===== Collected data =====
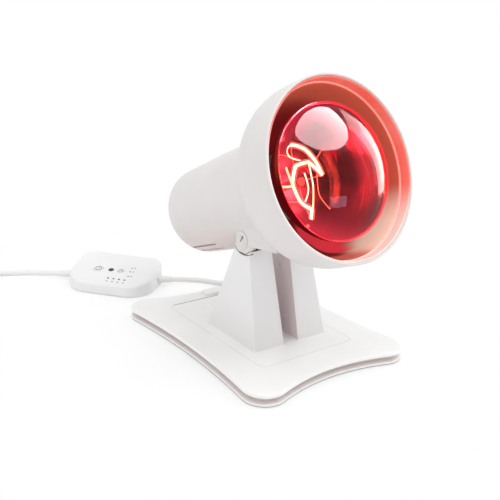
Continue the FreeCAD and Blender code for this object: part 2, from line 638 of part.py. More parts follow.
def head():
    save("lamp_shade", in_head(lamp_shade()))
    save("front_ring", in_head(front_ring()))
    save("reflector", in_head(reflector()))
    save("rear_housing", in_head(rear_housing()))
    save("pivot_saddle", pivot_saddle())
    save("pivot_caps", *pivot_caps())
    back = -SHADE_BACK_D + SHADE_T
    save("housing_screws", *[in_head(screw(V(x, y, back), Z_AXIS * -1, 11.0, 1.3, 2.4, 1.3)) for x, y in SHADE_SCREWS])
    save("bulb_face", in_head(bulb_face()))
    save("bulb_reflector", in_head(bulb_reflector()))
    save("bulb_screw_cap", in_head(bulb_cap()))
    bulb_inside()
    lamp_holder()


# ---- controller --------------------------------------------------------------------------------
CTRL = FreeCAD.Placement(CTRL_POS, FreeCAD.Rotation(Z_AXIS, CTRL_TURN))
FACE_MIDDLE_Z = (CTRL_FRONT_H + CTRL_REAR_H) / 2
FACE = FreeCAD.Placement(V(0, 0, FACE_MIDDLE_Z), FreeCAD.Rotation(X_AXIS, FACE_SLOPE))


def in_ctrl(shape):
    return shape.transformed(CTRL.toMatrix(), True)


def on_face(shape):
    """From the sloping face's frame (its Z is the face's normal) to the lamp's frame."""
    return shape.transformed(CTRL.multiply(FACE).toMatrix(), True)


def ctrl_plate(inset, z0, z1):
    """Upright block of the controller's outline, with wider corners in front than at the rear."""
    x, y = CTRL_L / 2 - inset, CTRL_W / 2 - inset
    block = box(-x, x, -y, y, z0, z1)
    for end, r in ((-1, CTRL_FRONT_R), (1, CTRL_REAR_R)):
        corners = [e for e in block.Edges if abs(e.tangentAt(e.FirstParameter).z) > 0.99 and
                   e.CenterOfMass.y * end > 0 and abs(abs(e.CenterOfMass.y) - y) < EPS]
        block = block.makeFillet(r - inset, corners)
    return block


def ctrl_solid(inset, z0, drop):
    """Rounded block under the sloping face, lowered by drop."""
    block = ctrl_plate(inset, z0, CTRL_REAR_H + 20)
    above = box(-80, 80, -80, 80, -drop, 60).transformed(FACE.toMatrix(), True)
    return block.cut(above)


def face_holes():
    holes = [cyl(r + BUTTON_GAP, V(x, y, -8), Z_AXIS, 12) for (x, y), r in BUTTONS.values()]
    holes += [cyl(LAMP_R, V(x, y, -8), Z_AXIS, 12) for x, y in TIMER_LAMPS + LEVEL_LAMPS]
    return [h.transformed(FACE.toMatrix(), True) for h in holes]


CTRL_POSTS = [(sx * 38.0, y) for sx in SIDES for y in (-20.0, 20.0)]


def ctrl_cuts():
    return [relief_hole(LAMP_ROUTE[-1], LAMP_ROUTE[-2], CTRL_RELIEF_ROOT),
            relief_hole(MAINS_ROUTE[0], MAINS_ROUTE[1], CTRL_RELIEF_ROOT)]


def controller_shells():
    upper = ctrl_solid(0, CTRL_SPLIT, 0)
    top_edges = [e for e in upper.Edges if e.BoundBox.ZMin > CTRL_FRONT_H - 0.5 and
                 abs(e.BoundBox.ZMax - e.BoundBox.ZMin) < 25 and is_on_face(e)]
    upper = upper.makeFillet(3.2, top_edges)
    upper = upper.cut([ctrl_solid(CTRL_WALL, CTRL_SPLIT - 1, CTRL_WALL)] + face_holes())
    for x, y in CTRL_POSTS:
        ceiling = FACE_MIDDLE_Z + y * math.tan(math.radians(FACE_SLOPE)) - CTRL_WALL - 0.5
        post = cyl(3.2, V(x, y, CTRL_SPLIT), Z_AXIS, ceiling + 1.2 - CTRL_SPLIT)
        upper = upper.fuse(post).cut(cyl(1.3, V(x, y, CTRL_SPLIT - 1), Z_AXIS, 6.5))
    save("controller_upper_shell", in_ctrl(upper).cut(ctrl_cuts()))
    lower = ctrl_plate(0, CTRL_FOOT_H, CTRL_SPLIT)
    low_edges = [e for e in lower.Edges if e.BoundBox.ZMax < CTRL_FOOT_H + EPS]
    lower = lower.makeFillet(1.6, low_edges)
    lower = lower.cut(ctrl_plate(CTRL_WALL, CTRL_FOOT_H + CTRL_WALL, CTRL_SPLIT + 1))
    for x, y in CTRL_POSTS:
        lower = lower.fuse(cyl(3.2, V(x, y, CTRL_FOOT_H + 1), Z_AXIS, CTRL_SPLIT - CTRL_FOOT_H - 1))
        lower = lower.cut([cyl(1.6, V(x, y, -1), Z_AXIS, 8), cyl(3.0, V(x, y, -1), Z_AXIS, CTRL_FOOT_H + 3.0)])
    save("controller_lower_shell", in_ctrl(lower).cut(ctrl_cuts()))
    save("controller_screws", *[in_ctrl(screw(V(x, y, CTRL_FOOT_H + 2.0), Z_AXIS, 7.5, 1.3, 2.6, 1.4))
                                for x, y in CTRL_POSTS])
    feet = [cyl(4.5, V(sx * 30.0, sy * 24.0, 0), Z_AXIS, CTRL_FOOT_H) for sx in SIDES for sy in SIDES]
    save("controller_feet", *[in_ctrl(f) for f in feet])


def is_on_face(edge):
    inverse = FACE.inverse()
    return all(abs(inverse.multVec(v.Point).z) < 0.05 for v in edge.Vertexes)


def controller_inside():
    board = box(-32, 32, -25, 22, BOARD_TOP - BOARD_T, BOARD_TOP)
    save("circuit_board", on_face(board))
    switches = []
    for (x, y), r in BUTTONS.values():
        body = box(x - 2.4, x + 2.4, y - 2.4, y + 2.4, BOARD_TOP, BOARD_TOP + SWITCH_H)
        switches.append(on_face(body.fuse(cyl(1.2, V(x, y, BOARD_TOP + SWITCH_H), Z_AXIS, PLUNGER_H))))
    save("tactile_switches", *switches)
    relay = box(-24, -8, 6, 20, BOARD_TOP - BOARD_T - 7.0, BOARD_TOP - BOARD_T)
    save("power_relay", on_face(relay))


def controller_face():
    plunger_top = BOARD_TOP + SWITCH_H + PLUNGER_H
    for name, ((x, y), r) in BUTTONS.items():
        top = cyl(r, V(x, y, -1.4), Z_AXIS, 1.4 + BUTTON_PROUD)
        top = top.makeFillet(0.25, [e for e in top.Edges if e.BoundBox.ZMin > BUTTON_PROUD - EPS])
        skirt = cyl(r + 1.0, V(x, y, -3.6), Z_AXIS, 0.9).fuse(cyl(r - 0.3, V(x, y, -2.9), Z_AXIS, 1.8))
        stem = cyl(1.6, V(x, y, plunger_top + BUTTON_TRAVEL + 0.1), Z_AXIS, 1.0)
        save(name, on_face(top.fuse([skirt, stem])))
    lens_top = 0.05
    timer = [on_face(cyl(LAMP_R, V(x, y, -3.0), Z_AXIS, 3.0 + lens_top)) for x, y in TIMER_LAMPS]
    level = [on_face(cyl(LAMP_R, V(x, y, -3.0), Z_AXIS, 3.0 + lens_top)) for x, y in LEVEL_LAMPS]
    save("timer_lamps", *timer)
    save("level_lamps", *level)


# ---- cords -------------------------------------------------------------------------------------
def relief(start, nxt, length, root_depth):
    """Tapered strain relief, rooted in the wall; the cord runs through it."""
    direction = (nxt - start).normalize()
    root = start - direction * root_depth
    collar = cyl(RELIEF_R0, root, direction, root_depth)
    cone = Part.makeCone(RELIEF_R0, RELIEF_R1, length, start, direction)
    return collar.fuse(cone).cut(cyl(CORD_R, root - direction, direction, length + root_depth + 2))


def cord_path(points):
    """Straight runs joined by tangent arcs as large as the runs allow; prints the radii."""
    edges, radii = [], []
    current = points[0]
    for before, corner, after in zip(points, points[1:], points[2:]):
        a, b = (before - corner), (after - corner)
        reach = 0.45 * min(a.Length, b.Length)
        a.normalize()
        b.normalize()
        turn = math.pi - math.acos(max(-1.0, min(1.0, a.dot(b))))
        radii.append(reach / math.tan(turn / 2))
        start, end = corner + a * reach, corner + b * reach
        bisector = (a + b).normalize()
        middle = corner + bisector * (radii[-1] / math.cos(turn / 2) - radii[-1])
        edges.append(line(current, start))
        edges.append(Part.Arc(start, middle, end).toShape())
        current = end
    edges.append(line(current, points[-1]))
    print("arc radii", [round(r, 1) for r in radii])
    return Part.Wire(edges)


def cord_tube(points):
    path = cord_path(points)
    direction = (points[1] - points[0]).normalize()
    section = Part.Wire([Part.Circle(points[0], direction, CORD_R).toShape()])
    solid = path.makePipeShell([section], True, False, 0)
    expected = math.pi * CORD_R ** 2 * path.Length
    print("cord length %.1f volume ratio %.4f" % (path.Length, solid.Volume / expected))
    return solid


def coil_size():
    across = COIL_TURNS_ACROSS * 2 * CORD_R + 0.4
    return COIL_R - across / 2, COIL_R + across / 2, COIL_LAYERS * 2 * CORD_R + 0.3


def mains_coil():
    r0, r1, height = coil_size()
    ring = tube(r1, r0, COIL_CENTRE, Z_AXIS, height)
    return ring.makeFillet(2.6, [e for e in ring.Edges if e.Closed])


def coil_tie(coil):
    r0, r1, height = coil_size()
    tie = box(r0 - 1.3, r1 + 1.0, -3, 3, 0.0, height + 1.0).cut(box(r0 - 0.3, r1 - 3, -4, 4, -1.0, height - 3))
    tie.translate(COIL_CENTRE)
    tie.rotate(COIL_CENTRE, Z_AXIS, COIL_TIE_ANGLE)
    return tie.cut(coil)


def plug():
    """Flat two-pin plug; its own X axis runs from the cord to the pins."""
    start = TAIL_ROUTE[-1]
    place = FreeCAD.Placement(start, FreeCAD.Rotation(Z_AXIS, PLUG_TURN))

    def placed(shape):
        return shape.transformed(place.toMatrix(), True)
    body = rounded_plate(22, 40, -12.5, 12.5, -6.5, 6.5, 4.0)
    neck = Part.makeLoft([Part.makePolygon([V(x, -w, -h), V(x, w, -h), V(x, w, h), V(x, -w, h), V(x, -w, -h)])
                          for x, w, h in ((0.0, 4.2, 4.0), (22.2, 9.0, 6.3))], True, True)
    shell = body.fuse(neck)
    pins = []
    for side in SIDES:
        at = V(40, side * PIN_SPACING / 2, 0)
        root = cyl(PIN_R - 0.4, at - X_AXIS * 8, X_AXIS, 8)
        shell = shell.cut(root)
        tip = Part.makeCone(PIN_R, PIN_R - 0.8, 1.0, at + X_AXIS * (PIN_L - 1), X_AXIS)
        pins.append(placed(cyl(PIN_R, at, X_AXIS, PIN_L - 1).fuse([root, tip])))
    save("plug_body", placed(shell))
    save("plug_pins", *pins)


def cords():
    save("base_strain_relief", relief(LAMP_ROUTE[0], LAMP_ROUTE[1], 21.0, BASE_RELIEF_ROOT))
    save("controller_lamp_relief", relief(LAMP_ROUTE[-1], LAMP_ROUTE[-2], 15.0, CTRL_RELIEF_ROOT))
    save("controller_mains_relief", relief(MAINS_ROUTE[0], MAINS_ROUTE[1], 20.0, CTRL_RELIEF_ROOT))
    save("lamp_cord", cord_tube(LAMP_ROUTE))
    coil = mains_coil()
    save("mains_cord_coil", coil)
    save("mains_cord", largest(cord_tube(MAINS_ROUTE).cut(coil)))
    save("mains_cord_tail", cord_tube(TAIL_ROUTE).cut(coil))
    save("coil_tie", coil_tie(coil))
    plug()


def stand():
    save("base_top_plate", base_top_plate())
    save("base_bottom_tray", base_bottom_tray())
    base_details()
    save("footplate", footplate())
    for side, word in ((-1, "left"), (1, "right")):
        save("%s_column_shell" % word, column_shell(side))
        save("%s_column_cover" % word, column_cover(side))
        save("%s_column_frame" % word, frame_plate(side))
    save("cover_screws", *cover_screws())
    save("column_screws", *[screw(V(x, y, BASE_TOP_Z + 3.0), Z_AXIS * -1, 5.0) for x, y in column_screw_places()])
    pivot_hardware()


stand()
head()
controller_shells()
controller_inside()
controller_face()
cords()
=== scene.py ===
"""Infrared heat therapy lamp: surfaces, materials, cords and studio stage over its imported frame."""
import math

import bpy
from bpy.props import FloatProperty, FloatVectorProperty, IntProperty, PointerProperty
from mathutils import Matrix, Vector


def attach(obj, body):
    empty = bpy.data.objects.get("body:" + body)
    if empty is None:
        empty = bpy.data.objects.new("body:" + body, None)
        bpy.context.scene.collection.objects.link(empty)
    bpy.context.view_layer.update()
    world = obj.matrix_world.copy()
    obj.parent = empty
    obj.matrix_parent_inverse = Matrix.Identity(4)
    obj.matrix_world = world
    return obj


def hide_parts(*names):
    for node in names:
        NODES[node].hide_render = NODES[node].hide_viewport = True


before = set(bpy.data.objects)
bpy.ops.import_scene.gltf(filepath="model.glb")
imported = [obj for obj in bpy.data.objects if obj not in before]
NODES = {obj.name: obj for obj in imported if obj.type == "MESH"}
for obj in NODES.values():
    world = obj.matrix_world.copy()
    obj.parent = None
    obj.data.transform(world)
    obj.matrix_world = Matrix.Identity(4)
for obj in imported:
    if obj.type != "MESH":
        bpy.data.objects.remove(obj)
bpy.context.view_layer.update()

bl_info = {
    "name": "Infrared Heat Lamp",
    "version": (1, 0, 0),
    "blender": (4, 5, 0),
    "location": "View3D > Sidebar > Heat Lamp",
    "description": "Builds a tilting infrared lamp with its controller, cords and stage",
    "category": "Add Mesh",
}

MM = 0.001

TILT = math.radians(22.8)
FORWARD = Vector((0.0, -math.cos(TILT), math.sin(TILT)))
UPWARD = Vector((0.0, math.sin(TILT), math.cos(TILT)))
SIDEWAYS = Vector((1.0, 0.0, 0.0))
PIVOT = Vector((0.0, -0.0131, 0.1136))
RIM = PIVOT + FORWARD * 0.1144 + UPWARD * 0.0419
LOW_LEFT = SIDEWAYS * -0.8 - UPWARD * 0.6
STRAIGHT_UP = Vector((0.0, 0.0, 1.0))
SMOOTH_ANGLE = math.radians(35.0)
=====
Directions for this task: Nothing but the lines from the line that contains "y in column_screw_places()])" through the line that contains "obj.parent = empty" should be given again, each exactly as it stands, both ends included.

Output below:
    save("column_screws", *[screw(V(x, y, BASE_TOP_Z + 3.0), Z_AXIS * -1, 5.0) for x, y in column_screw_places()])
    pivot_hardware()


stand()
head()
controller_shells()
controller_inside()
controller_face()
cords()
=== scene.py ===
"""Infrared heat therapy lamp: surfaces, materials, cords and studio stage over its imported frame."""
import math

import bpy
from bpy.props import FloatProperty, FloatVectorProperty, IntProperty, PointerProperty
from mathutils import Matrix, Vector


def attach(obj, body):
    empty = bpy.data.objects.get("body:" + body)
    if empty is None:
        empty = bpy.data.objects.new("body:" + body, None)
        bpy.context.scene.collection.objects.link(empty)
    bpy.context.view_layer.update()
    world = obj.matrix_world.copy()
    obj.parent = empty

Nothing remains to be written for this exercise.